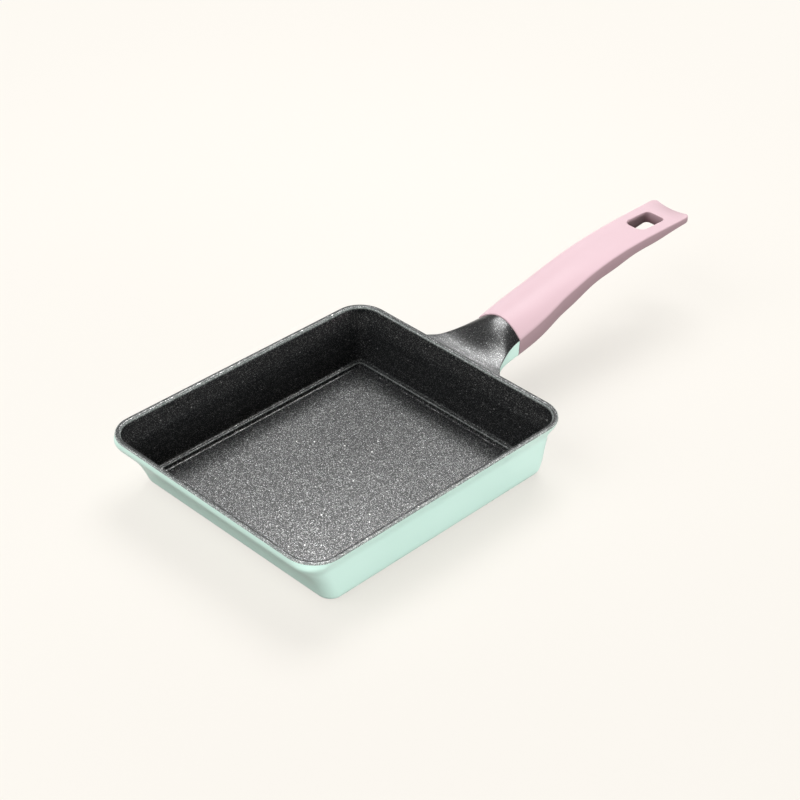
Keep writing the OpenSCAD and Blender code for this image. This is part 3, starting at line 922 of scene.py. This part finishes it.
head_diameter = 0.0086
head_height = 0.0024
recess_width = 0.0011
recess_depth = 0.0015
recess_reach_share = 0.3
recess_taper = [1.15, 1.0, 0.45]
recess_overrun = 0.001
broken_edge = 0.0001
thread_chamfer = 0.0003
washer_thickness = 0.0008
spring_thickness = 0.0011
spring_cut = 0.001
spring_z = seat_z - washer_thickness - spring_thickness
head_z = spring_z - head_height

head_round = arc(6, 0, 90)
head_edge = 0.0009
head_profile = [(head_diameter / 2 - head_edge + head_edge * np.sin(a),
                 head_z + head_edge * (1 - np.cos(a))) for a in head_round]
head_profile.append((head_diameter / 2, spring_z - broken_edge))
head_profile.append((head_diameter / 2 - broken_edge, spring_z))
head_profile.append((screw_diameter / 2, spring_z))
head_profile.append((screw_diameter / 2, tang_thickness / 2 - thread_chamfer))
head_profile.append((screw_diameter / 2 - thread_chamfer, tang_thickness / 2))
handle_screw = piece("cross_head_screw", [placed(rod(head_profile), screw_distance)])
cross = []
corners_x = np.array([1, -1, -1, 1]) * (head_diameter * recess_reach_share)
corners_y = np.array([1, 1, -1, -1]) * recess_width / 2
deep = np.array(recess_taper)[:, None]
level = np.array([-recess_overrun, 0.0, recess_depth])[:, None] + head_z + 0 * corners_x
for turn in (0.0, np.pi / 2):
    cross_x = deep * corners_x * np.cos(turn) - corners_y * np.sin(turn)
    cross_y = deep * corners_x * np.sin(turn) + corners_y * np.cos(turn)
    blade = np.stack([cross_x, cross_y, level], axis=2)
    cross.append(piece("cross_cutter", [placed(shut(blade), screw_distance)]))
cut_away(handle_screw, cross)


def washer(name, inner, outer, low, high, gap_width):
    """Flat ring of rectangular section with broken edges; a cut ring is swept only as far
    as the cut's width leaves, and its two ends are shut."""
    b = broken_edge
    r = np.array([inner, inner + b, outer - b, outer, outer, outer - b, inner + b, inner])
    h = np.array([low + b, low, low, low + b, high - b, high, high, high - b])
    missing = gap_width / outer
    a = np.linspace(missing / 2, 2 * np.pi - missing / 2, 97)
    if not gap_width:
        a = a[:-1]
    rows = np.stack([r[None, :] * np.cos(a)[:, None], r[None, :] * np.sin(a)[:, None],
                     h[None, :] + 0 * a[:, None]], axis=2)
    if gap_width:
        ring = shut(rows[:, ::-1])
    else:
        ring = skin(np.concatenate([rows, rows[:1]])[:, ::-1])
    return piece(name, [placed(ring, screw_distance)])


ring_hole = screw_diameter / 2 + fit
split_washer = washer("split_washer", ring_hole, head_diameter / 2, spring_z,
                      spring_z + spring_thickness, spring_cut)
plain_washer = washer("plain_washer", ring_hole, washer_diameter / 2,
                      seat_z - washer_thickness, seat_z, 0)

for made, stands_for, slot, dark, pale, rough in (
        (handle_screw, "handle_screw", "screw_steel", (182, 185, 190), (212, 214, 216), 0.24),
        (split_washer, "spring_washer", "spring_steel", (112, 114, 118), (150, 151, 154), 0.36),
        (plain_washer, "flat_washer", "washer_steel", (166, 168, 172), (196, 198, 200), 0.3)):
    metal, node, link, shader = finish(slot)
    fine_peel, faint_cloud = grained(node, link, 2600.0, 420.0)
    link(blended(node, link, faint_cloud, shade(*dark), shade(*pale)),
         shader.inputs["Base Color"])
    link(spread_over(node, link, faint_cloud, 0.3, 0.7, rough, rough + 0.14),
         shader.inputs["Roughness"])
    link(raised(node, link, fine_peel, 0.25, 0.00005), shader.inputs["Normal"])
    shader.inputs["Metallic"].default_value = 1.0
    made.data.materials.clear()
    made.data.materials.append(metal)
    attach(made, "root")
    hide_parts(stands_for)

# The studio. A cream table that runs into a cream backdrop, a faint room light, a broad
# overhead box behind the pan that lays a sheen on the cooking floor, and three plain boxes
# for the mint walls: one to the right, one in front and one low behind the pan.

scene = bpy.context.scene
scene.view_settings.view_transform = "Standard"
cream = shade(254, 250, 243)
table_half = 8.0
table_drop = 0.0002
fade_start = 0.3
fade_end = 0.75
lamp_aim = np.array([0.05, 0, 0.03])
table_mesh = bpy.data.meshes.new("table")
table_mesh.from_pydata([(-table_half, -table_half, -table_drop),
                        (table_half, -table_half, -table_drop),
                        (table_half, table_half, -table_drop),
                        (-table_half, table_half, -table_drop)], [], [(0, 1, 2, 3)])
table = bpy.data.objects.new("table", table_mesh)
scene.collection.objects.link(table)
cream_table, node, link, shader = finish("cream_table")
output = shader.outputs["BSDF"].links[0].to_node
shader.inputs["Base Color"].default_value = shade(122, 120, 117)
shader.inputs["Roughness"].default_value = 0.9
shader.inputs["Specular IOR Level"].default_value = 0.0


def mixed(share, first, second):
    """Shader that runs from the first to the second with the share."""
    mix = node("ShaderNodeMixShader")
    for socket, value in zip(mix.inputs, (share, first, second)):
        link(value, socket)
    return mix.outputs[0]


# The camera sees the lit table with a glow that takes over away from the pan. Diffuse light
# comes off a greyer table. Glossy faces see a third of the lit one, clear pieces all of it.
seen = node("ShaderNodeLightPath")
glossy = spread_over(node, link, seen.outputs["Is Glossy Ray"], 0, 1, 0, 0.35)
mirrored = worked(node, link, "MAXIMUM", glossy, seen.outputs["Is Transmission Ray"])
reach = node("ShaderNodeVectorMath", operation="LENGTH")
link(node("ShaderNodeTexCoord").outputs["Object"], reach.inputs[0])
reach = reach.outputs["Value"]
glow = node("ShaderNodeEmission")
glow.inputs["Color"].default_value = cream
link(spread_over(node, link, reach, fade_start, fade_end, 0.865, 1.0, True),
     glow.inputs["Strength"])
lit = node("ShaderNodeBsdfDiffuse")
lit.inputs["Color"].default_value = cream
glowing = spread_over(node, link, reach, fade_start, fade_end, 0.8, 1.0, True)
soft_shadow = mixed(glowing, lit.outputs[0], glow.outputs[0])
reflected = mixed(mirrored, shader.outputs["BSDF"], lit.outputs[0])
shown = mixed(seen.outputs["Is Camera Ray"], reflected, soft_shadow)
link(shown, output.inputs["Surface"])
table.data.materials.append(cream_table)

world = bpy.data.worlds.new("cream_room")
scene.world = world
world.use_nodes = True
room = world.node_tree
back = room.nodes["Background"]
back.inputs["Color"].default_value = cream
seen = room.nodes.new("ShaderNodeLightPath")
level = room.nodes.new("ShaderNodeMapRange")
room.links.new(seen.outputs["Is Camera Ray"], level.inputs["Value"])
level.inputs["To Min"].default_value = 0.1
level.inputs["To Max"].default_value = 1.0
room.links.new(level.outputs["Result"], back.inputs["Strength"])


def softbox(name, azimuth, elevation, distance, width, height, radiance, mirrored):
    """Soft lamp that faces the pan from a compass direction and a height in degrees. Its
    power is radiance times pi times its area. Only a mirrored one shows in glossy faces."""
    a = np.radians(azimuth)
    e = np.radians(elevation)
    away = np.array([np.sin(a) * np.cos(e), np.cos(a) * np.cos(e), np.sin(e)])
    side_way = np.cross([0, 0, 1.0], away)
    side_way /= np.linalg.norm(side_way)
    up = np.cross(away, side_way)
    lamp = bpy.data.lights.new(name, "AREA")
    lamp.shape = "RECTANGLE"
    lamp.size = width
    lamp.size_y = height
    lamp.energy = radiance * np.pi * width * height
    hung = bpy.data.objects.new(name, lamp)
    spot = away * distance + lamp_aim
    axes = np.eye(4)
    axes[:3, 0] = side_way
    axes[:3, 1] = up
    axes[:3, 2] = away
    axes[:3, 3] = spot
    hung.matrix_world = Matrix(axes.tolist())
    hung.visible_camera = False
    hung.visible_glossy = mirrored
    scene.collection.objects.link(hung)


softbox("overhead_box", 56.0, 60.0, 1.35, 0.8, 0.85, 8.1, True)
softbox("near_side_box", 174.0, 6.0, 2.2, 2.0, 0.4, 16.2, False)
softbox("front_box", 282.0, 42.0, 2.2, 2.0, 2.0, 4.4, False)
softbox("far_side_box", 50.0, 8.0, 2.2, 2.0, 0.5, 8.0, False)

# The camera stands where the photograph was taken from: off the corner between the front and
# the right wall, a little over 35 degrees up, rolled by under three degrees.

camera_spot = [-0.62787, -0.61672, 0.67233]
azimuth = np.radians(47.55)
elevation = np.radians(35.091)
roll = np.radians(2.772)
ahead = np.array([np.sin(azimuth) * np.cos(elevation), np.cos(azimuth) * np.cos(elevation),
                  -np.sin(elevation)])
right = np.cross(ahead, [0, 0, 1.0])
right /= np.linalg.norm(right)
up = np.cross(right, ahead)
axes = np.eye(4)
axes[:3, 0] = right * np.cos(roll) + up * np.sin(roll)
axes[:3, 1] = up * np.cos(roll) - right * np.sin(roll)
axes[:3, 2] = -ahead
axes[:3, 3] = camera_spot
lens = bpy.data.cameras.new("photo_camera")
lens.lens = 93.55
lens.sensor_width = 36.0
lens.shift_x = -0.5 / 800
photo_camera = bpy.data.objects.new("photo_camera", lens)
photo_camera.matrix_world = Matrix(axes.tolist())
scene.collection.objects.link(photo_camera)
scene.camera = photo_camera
* * *
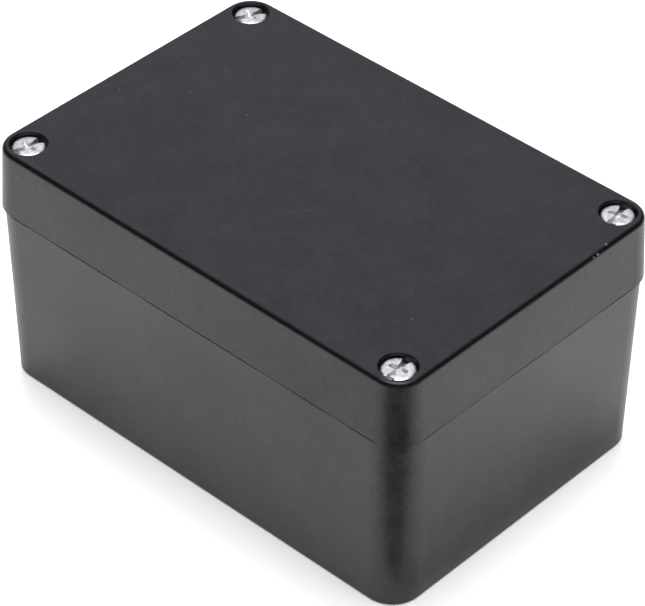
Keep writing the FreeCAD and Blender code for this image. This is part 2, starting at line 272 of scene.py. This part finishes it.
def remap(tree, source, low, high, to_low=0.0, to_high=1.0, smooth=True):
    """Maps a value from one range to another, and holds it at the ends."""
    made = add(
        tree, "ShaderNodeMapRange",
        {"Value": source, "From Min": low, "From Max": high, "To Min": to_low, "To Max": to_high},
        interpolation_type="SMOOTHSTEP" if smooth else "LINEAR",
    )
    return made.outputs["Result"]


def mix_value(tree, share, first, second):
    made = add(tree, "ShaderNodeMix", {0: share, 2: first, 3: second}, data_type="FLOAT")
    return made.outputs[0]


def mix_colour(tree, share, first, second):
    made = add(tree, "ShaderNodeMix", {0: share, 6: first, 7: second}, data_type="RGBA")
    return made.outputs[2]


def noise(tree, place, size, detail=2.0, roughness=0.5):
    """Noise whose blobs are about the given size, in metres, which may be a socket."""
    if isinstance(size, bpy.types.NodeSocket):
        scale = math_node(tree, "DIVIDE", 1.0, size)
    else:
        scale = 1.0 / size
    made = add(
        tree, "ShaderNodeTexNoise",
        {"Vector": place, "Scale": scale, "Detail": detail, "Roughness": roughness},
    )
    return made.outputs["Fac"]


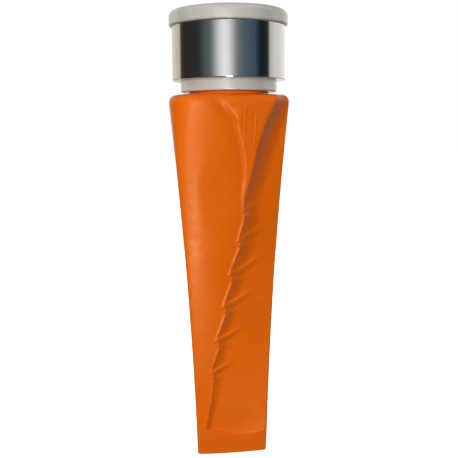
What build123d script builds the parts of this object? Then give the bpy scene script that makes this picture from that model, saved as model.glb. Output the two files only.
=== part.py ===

■ Set exercise
Extract the lines from the line with "Keep writing the OpenSCAD" to the line with "cut_away(handle_screw, cross)", inclusive, reproducing them exactly and leaving out every other line.

■ Written solution
Keep writing the OpenSCAD and Blender code for this image. This is part 3, starting at line 922 of scene.py. This part finishes it.
head_diameter = 0.0086
head_height = 0.0024
recess_width = 0.0011
recess_depth = 0.0015
recess_reach_share = 0.3
recess_taper = [1.15, 1.0, 0.45]
recess_overrun = 0.001
broken_edge = 0.0001
thread_chamfer = 0.0003
washer_thickness = 0.0008
spring_thickness = 0.0011
spring_cut = 0.001
spring_z = seat_z - washer_thickness - spring_thickness
head_z = spring_z - head_height

head_round = arc(6, 0, 90)
head_edge = 0.0009
head_profile = [(head_diameter / 2 - head_edge + head_edge * np.sin(a),
                 head_z + head_edge * (1 - np.cos(a))) for a in head_round]
head_profile.append((head_diameter / 2, spring_z - broken_edge))
head_profile.append((head_diameter / 2 - broken_edge, spring_z))
head_profile.append((screw_diameter / 2, spring_z))
head_profile.append((screw_diameter / 2, tang_thickness / 2 - thread_chamfer))
head_profile.append((screw_diameter / 2 - thread_chamfer, tang_thickness / 2))
handle_screw = piece("cross_head_screw", [placed(rod(head_profile), screw_distance)])
cross = []
corners_x = np.array([1, -1, -1, 1]) * (head_diameter * recess_reach_share)
corners_y = np.array([1, 1, -1, -1]) * recess_width / 2
deep = np.array(recess_taper)[:, None]
level = np.array([-recess_overrun, 0.0, recess_depth])[:, None] + head_z + 0 * corners_x
for turn in (0.0, np.pi / 2):
    cross_x = deep * corners_x * np.cos(turn) - corners_y * np.sin(turn)
    cross_y = deep * corners_x * np.sin(turn) + corners_y * np.cos(turn)
    blade = np.stack([cross_x, cross_y, level], axis=2)
    cross.append(piece("cross_cutter", [placed(shut(blade), screw_distance)]))
cut_away(handle_screw, cross)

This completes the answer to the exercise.